In this way, regulation can help protect consumers-particularly those who have paid their mortgages but been hurt by neighbors foreclosing, bringing down property values-but without restricting any specific mortgage products. The only invasion of business practice would be the requirement for lenders to confirm the borrower met the legal requirements for lending, just as weapons dealers are required to submit background checks before selling a handgun.

In addition, there should be well-established legal procedures for dealing with fraud when it can be found and proved. This is an important role of the SEC and state prosecutors. Only with a well-founded justice system will businesses have the incentive to operate fairly in a competitive environment. And regulators tasked with providing this service should have all the power and resources necessary to monitor and prosecute those who violate the law.

Conclusion

The principle of protecting property rights may not be in the mainstream of financial services regulatory reform yet, but when the current system fails us again-whether in the next two or ten years-it should be seriously considered as an alternative means of governing the financial sector in order to promote a stable and sustainable economy.

Designing a system that depends on regulators to be all knowing is a receipt for failure and continuing cycles of recession-boom-recession.

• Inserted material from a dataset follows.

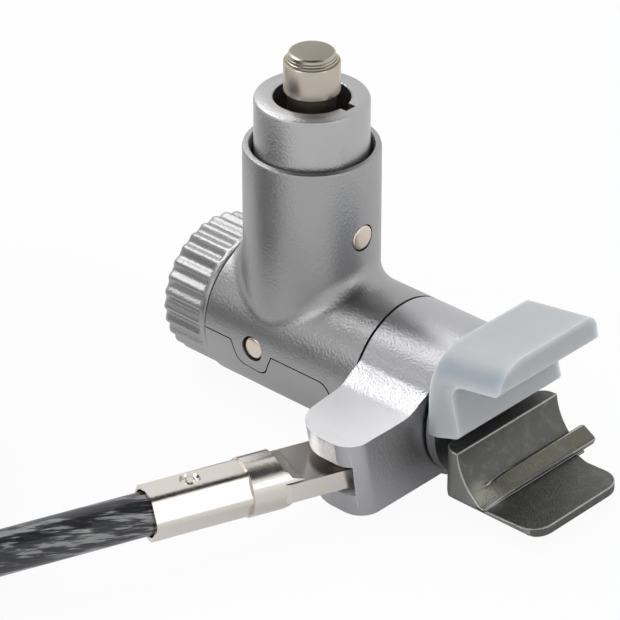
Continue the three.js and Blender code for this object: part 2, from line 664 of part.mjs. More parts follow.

The new framework should end the era of micromanaging business practices like derivatives trading, and put a stop to the micromanaging of banks like Basel capital adequacy rules. Critically, it should establish objective procedures for dealing with failure and attack the too big to fail problem by ending deposit insurance programs, finding ways to incentivize due diligence from equity holders, and ensuring risk-adverse compensation practices.

There are plenty of other ways that this different framework for regulation would have an impact, including monetary policy (though that is outside the scope of this essay). And there are plenty of ideas that could be developed to help promote a stable and sustainable economy without violating property rights. But in the end acting sooner than later to wean financial institutions-and other companies-from their dependency on government subsidies or bailouts is the only way to prevent painful readjustments in the future.